> Required work
Everything from the line containing "rear, 2 * STRAP_REAR_HEIGHT, hole))" through the line containing "for node in" should be repeated exactly, and nothing else from the data.
** Begin **
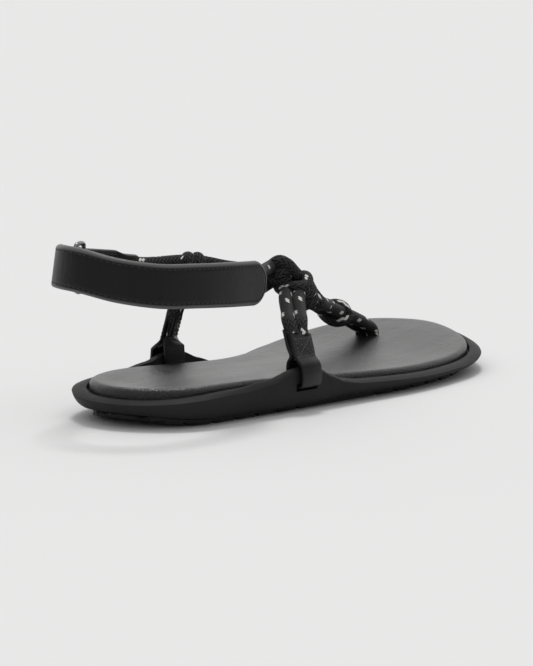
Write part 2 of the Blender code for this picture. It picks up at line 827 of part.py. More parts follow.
def build_tab():
    start, level, slope = tab_line()
    inward = Vector((level.y, -level.x, 0.0))
    if inward.y > 0:
        inward = -inward
    rings = []
    steps = 18
    for step in range(steps + 1):
        run = TAB_LENGTH * step / steps
        centre = start + level * run + Vector((0, 0, slope * run))
        swell = 1.0 - ease(run, 0.0, 3.0 * eye_thickness())
        wide = mix(TAB_THICKNESS / 2, eye_thickness(), swell)
        sleeve = ease(run, TAB_OVERLAP, TAB_OVERLAP + 0.1 * TAB_LENGTH)
        half = mix(TAB_HEIGHT, TAB_SLEEVE_HEIGHT, sleeve) / 2
        hold = ROPE_DIAMETER / 2 + CLEARANCE + SLEEVE_WALL
        thick = mix(wide, hold, sleeve)
        rings.append(band_ring(centre, inward, half, thick, thick, 0.0))
    return add_mesh("fastening_tab", skin(rings), "leather")


def tab_socket():
    start, level, slope = tab_line()
    mouth = start + level * TAB_LENGTH + Vector((0, 0, slope * TAB_LENGTH))
    deep = mouth - level * 0.8 * SOCKET_DEPTH - Vector((0, 0, slope * 0.8 * SOCKET_DEPTH))
    return deep, mouth


def post_ends():
    """Toe post: its foot in the insole's hole and the point where it bends over."""
    foot = Vector((POST_ALONG * INSOLE_LENGTH, POST_SIDE * BALL_WIDTH,
                   recess_floor(POST_ALONG) + 2 * CLEARANCE))
    mouth = foot.copy()
    mouth.z = insole_top(POST_ALONG) + 0.2 * ROPE_DIAMETER
    return foot, mouth


def along_pair(share, lateral, rows):
    """Pair from a side loop into the main knot, side by side along the loop's width."""
    end, lean, base, forward = loop_top(share, lateral)
    points = [end + lean * CLEARANCE, end + lean * 1.5 * ROPE_DIAMETER]
    for along, side, up, roll in rows:
        points.append(Vector((along * INSOLE_LENGTH, side * BALL_WIDTH, up * INSTEP_HEIGHT)))
    line = smooth_line(points, 12)
    run = sum((b - a).length for a, b in zip(line, line[1:]))
    line = even_line(line, max(int(run / STRIDE), 4))
    return line, [forward for place in line], end.z + CLEARANCE


def wrap_ring(row):
    along, side, up, yaw, pitch, wide, tall = row
    centre = Vector((along * INSOLE_LENGTH, side * BALL_WIDTH, up * INSTEP_HEIGHT))
    yaw = math.radians(yaw)
    pitch = math.radians(pitch)
    axis = Vector((math.cos(yaw) * math.cos(pitch), math.sin(yaw) * math.cos(pitch),
                   -math.sin(pitch)))
    level = Vector((0, 0, 1)).cross(axis).normalized()
    rise = axis.cross(level)
    points = []
    for step in range(16):
        angle = math.tau * step / 16
        points.append(centre + level * (wide * ROPE_DIAMETER * math.cos(angle))
                      + rise * (tall * ROPE_DIAMETER * math.sin(angle)))
    return points, [axis for place in points]


def knot_core(name, points, axis):
    """Solid middle of a knot, under the strands that wrap it."""
    centre = sum(points, Vector()) / len(points)
    mesh_data = bmesh.new()
    bmesh.ops.create_icosphere(mesh_data, subdivisions=2, radius=1.0)
    wide = points[0] - centre
    tall = points[len(points) // 4] - centre
    for vertex in mesh_data.verts:
        place = vertex.co.copy()
        vertex.co = centre + wide * place.x + tall * place.y + axis * place.z * WRAP_DIAMETER
    return add_mesh(name, mesh_data, "rope", cutter=True)


def build_rope():
    deep, mouth = strap_socket()
    foot, bend = post_ends()
    tab_deep, tab_mouth = tab_socket()
    toe = pair_route([(deep, 90.0), (mouth, 90.0)], TOE_ROUTE, [(bend, 0.0), (foot, 0.0)])
    ankle = pair_route([(tab_deep, 90.0), (tab_mouth, 90.0)], ANKLE_ROUTE, [])
    lateral = along_pair(LATERAL_WING_AT, True, LATERAL_ROUTE)
    medial = along_pair(MEDIAL_WING_AT, False, MEDIAL_ROUTE)
    profile = pair_profile(ROPE_DIAMETER, PAIR_SPACING)
    rope = add_mesh("rope_upper", sweep(*toe, profile), "rope")
    others = [("ankle_cords", (*ankle, None)), ("lateral_cords", lateral), ("medial_cords", medial)]
    for name, (points, sides, foot) in others:
        piece = add_mesh(name, sweep(points, sides, profile, foot=foot), "rope", cutter=True)
        cut(rope, piece, 'UNION')
    thin = pair_profile(WRAP_DIAMETER, WRAP_SPACING)
    for number, row in enumerate(WRAPS):
        points, sides = wrap_ring(row)
        piece = add_mesh("wrap_%d" % number, sweep(points, sides, thin, closed=True), "rope",
                         cutter=True)
        cut(rope, piece, 'UNION')
        cut(rope, knot_core("knot_core_%d" % number, points, sides[0]), 'UNION')
    return rope, toe, ankle


def socket_cutter(name, route, count_points, at_start=True):
    """Cutter around the first part of a cord pair, larger by the clearance."""
    points, sides = route
    points = points[:count_points] if at_start else points[-count_points:]
    sides = sides[:count_points] if at_start else sides[-count_points:]
    if at_start:
        extended = [points[0] + (points[0] - points[1]).normalized() * CLEARANCE] + points[1:]
    else:
        extended = points[:-1] + [points[-1] + (points[-1] - points[-2]).normalized() * CLEARANCE]
    profile = pair_profile(ROPE_DIAMETER, PAIR_SPACING, grow=1.4 * CLEARANCE)
    return add_mesh(name, sweep(extended, sides, profile), "metal", cutter=True)


def post(name, place, height, radius):
    mesh_data = bmesh.new()
    bmesh.ops.create_cone(mesh_data, cap_ends=True, segments=16, radius1=radius, radius2=radius,
                          depth=height)
    for vertex in mesh_data.verts:
        vertex.co = vertex.co + place
    return add_mesh(name, mesh_data, "metal", cutter=True)


def main():
    clear_scene()
    outsole = build_outsole()
    midsole = build_midsole()
    insole = build_insole()
    build_loop("lateral_loop", LATERAL_WING_AT, True)
    build_loop("medial_loop", MEDIAL_WING_AT, False)
    rope, toe, ankle = build_rope()
    strap = build_heel_strap()
    tab = build_tab()
    build_ring()
    cut(strap, socket_cutter("strap_socket", toe, 7))
    cut(tab, socket_cutter("tab_socket", ankle, 4))
    cut(insole, socket_cutter("toe_hole", toe, 3, at_start=False))
    rear, front, run = ring_axis()
    hole = RING_WIRE / 2 + CLEARANCE
    cut(strap, post("strap_eye", rear, 2 * STRAP_REAR_HEIGHT, hole))
    cut(tab, post("tab_eye", front, 2 * STRAP_REAR_HEIGHT, hole))

    bpy.context.view_layer.update()
    depsgraph = bpy.context.evaluated_depsgraph_get()
    corners = []
    for thing in bpy.data.objects:
        if not thing.hide_render:
            shape = thing.evaluated_get(depsgraph)
            corners += [vertex.co.copy() for vertex in shape.to_mesh().vertices]
            shape.to_mesh_clear()
    low = [min(corner[axis] for corner in corners) for axis in range(3)]
    high = [max(corner[axis] for corner in corners) for axis in range(3)]
    frame = bpy.data.objects.new("sandal", None)
    bpy.context.scene.collection.objects.link(frame)
    for thing in bpy.data.objects:
        if thing is not frame:
            thing.parent = frame
    frame.location = (-(low[0] + high[0]) / 2, -(low[1] + high[1]) / 2, -low[2])


main()
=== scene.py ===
import math

import bmesh
import bpy
from mathutils import Matrix, Quaternion, Vector


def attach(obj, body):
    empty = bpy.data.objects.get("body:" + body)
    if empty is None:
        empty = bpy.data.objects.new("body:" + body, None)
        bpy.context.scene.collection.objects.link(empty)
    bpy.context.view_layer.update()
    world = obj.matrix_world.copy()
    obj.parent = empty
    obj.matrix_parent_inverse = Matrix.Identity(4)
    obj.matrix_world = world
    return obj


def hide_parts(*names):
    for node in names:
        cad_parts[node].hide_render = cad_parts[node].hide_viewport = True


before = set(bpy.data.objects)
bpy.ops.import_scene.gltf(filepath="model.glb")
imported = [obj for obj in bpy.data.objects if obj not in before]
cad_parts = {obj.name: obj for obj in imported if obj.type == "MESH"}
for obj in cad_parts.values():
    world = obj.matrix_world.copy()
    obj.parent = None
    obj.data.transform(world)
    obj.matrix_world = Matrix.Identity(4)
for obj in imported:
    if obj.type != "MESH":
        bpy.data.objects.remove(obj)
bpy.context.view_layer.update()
scene = bpy.context.scene
print("frame loaded")

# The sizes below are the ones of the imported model, whose heel-centred plan is moved by this much
planShift = Vector((-0.11915, 0.002404, 0.0))

sole = {
    "insoleLength": 0.262, "ballWidth": 0.0975, "rimWidth": 0.0072, "toeRimWidth": 0.0052,
    "treadThickness": 0.0022, "heelStack": 0.0163, "ballStack": 0.0101, "toeStack": 0.0152,
    "toeSpring": 0.0060, "heelSpring": 0.0038, "insoleThickness": 0.0055, "edgeRadius": 0.0022,
    "dish": 0.0008, "rimDrop": 0.0041, "heelRimDrop": 0.0018, "rimCrest": 0.0016, "clearance": 0.0003,
    "wingRaise": 0.0078, "wingWall": 0.0045, "wingGap": 0.0007, "slotHeight": 0.0032, "notchDepth": 0.0165,
    "lateralWingAt": 0.300, "medialWingAt": 0.312, "around": 352, "postAlong": 0.837, "postSide": 0.141,
}

# lateral and medial: the neck's rise, its lean inward and ahead, and its twist in degrees
loops = {"width": 0.0122, "leather": 0.0019, "boxHeight": 0.0100, "boxThickness": 0.0050, "bulge": 0.0012,
         "seamInset": 0.0016, "pressed": 0.0023, "endDiameter": 0.0058,
         "lateral": (0.0032, 0.66, 0.34, 0.0), "medial": (0.0056, 0.28, 0.08, 30.0)}

# along, side
lateralOutline = ((0.012, 0.000), (0.027, -0.140), (0.068, -0.262), (0.152, -0.328), (0.395, -0.441),
                  (0.617, -0.526), (0.808, -0.460), (0.912, -0.262), (0.984, 0.060))
medialOutline = ((0.025, 0.140), (0.065, 0.270), (0.150, 0.340), (0.426, 0.271), (0.742, 0.474),
                 (0.880, 0.450), (0.957, 0.330))
# along, raise
lateralWing = ((0.08, 0.0), (0.16, 0.10), (0.22, 0.36), (0.275, 0.86), (0.303, 1.0), (0.330, 0.90),
               (0.360, 0.46), (0.392, 0.12), (0.430, 0.0))
medialWing = ((0.15, 0.0), (0.21, 0.14), (0.26, 0.46), (0.30, 0.90), (0.322, 1.0), (0.345, 0.90),
              (0.385, 0.48), (0.43, 0.14), (0.48, 0.0))


def ease(value, start, end):
    share = min(max((value - start) / (end - start), 0.0), 1.0)
    return share * share * (3.0 - 2.0 * share)


def mix(first, second, share):
    return first + (second - first) * share


def easedRows(rows, value):
    if value <= rows[0][0]:
        return rows[0][1]
    for (start, low), (end, high) in zip(rows, rows[1:]):
        if value <= end:
            share = (value - start) / (end - start)
            return mix(low, high, mix(share, ease(share, 0.0, 1.0), 0.5))
    return rows[-1][1]


def smoothLine(points, perSpan, closed=False):
    count = len(points)
    spans = count if closed else count - 1
    line = []
    for span in range(spans):
        p1 = points[span]
        p2 = points[(span + 1) % count]
        p0 = points[(span - 1) % count] if closed or span else p1 + (p1 - p2)
        last = closed or span + 2 < count
        p3 = points[(span + 2) % count] if last else p2 + (p2 - p1)
        d1 = math.sqrt((p1 - p0).length)
        d2 = math.sqrt((p2 - p1).length)
        d3 = math.sqrt((p3 - p2).length)
        m1 = ((p1 - p0) / d1 - (p2 - p0) / (d1 + d2) + (p2 - p1) / d2) * d2
        m2 = ((p2 - p1) / d2 - (p3 - p1) / (d2 + d3) + (p3 - p2) / d3) * d2
        for step in range(perSpan):
            t = step / perSpan
            line.append(p1 * (2 * t ** 3 - 3 * t ** 2 + 1) + m1 * (t ** 3 - 2 * t ** 2 + t)
                        + p2 * (3 * t ** 2 - 2 * t ** 3) + m2 * (t ** 3 - t ** 2))
    if not closed:
        line.append(points[-1].copy())
    return line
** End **
> Task output
    cut(strap, post("strap_eye", rear, 2 * STRAP_REAR_HEIGHT, hole))
    cut(tab, post("tab_eye", front, 2 * STRAP_REAR_HEIGHT, hole))

    bpy.context.view_layer.update()
    depsgraph = bpy.context.evaluated_depsgraph_get()
    corners = []
    for thing in bpy.data.objects:
        if not thing.hide_render:
            shape = thing.evaluated_get(depsgraph)
            corners += [vertex.co.copy() for vertex in shape.to_mesh().vertices]
            shape.to_mesh_clear()
    low = [min(corner[axis] for corner in corners) for axis in range(3)]
    high = [max(corner[axis] for corner in corners) for axis in range(3)]
    frame = bpy.data.objects.new("sandal", None)
    bpy.context.scene.collection.objects.link(frame)
    for thing in bpy.data.objects:
        if thing is not frame:
            thing.parent = frame
    frame.location = (-(low[0] + high[0]) / 2, -(low[1] + high[1]) / 2, -low[2])


main()
=== scene.py ===
import math

import bmesh
import bpy
from mathutils import Matrix, Quaternion, Vector


def attach(obj, body):
    empty = bpy.data.objects.get("body:" + body)
    if empty is None:
        empty = bpy.data.objects.new("body:" + body, None)
        bpy.context.scene.collection.objects.link(empty)
    bpy.context.view_layer.update()
    world = obj.matrix_world.copy()
    obj.parent = empty
    obj.matrix_parent_inverse = Matrix.Identity(4)
    obj.matrix_world = world
    return obj


def hide_parts(*names):
    for node in names:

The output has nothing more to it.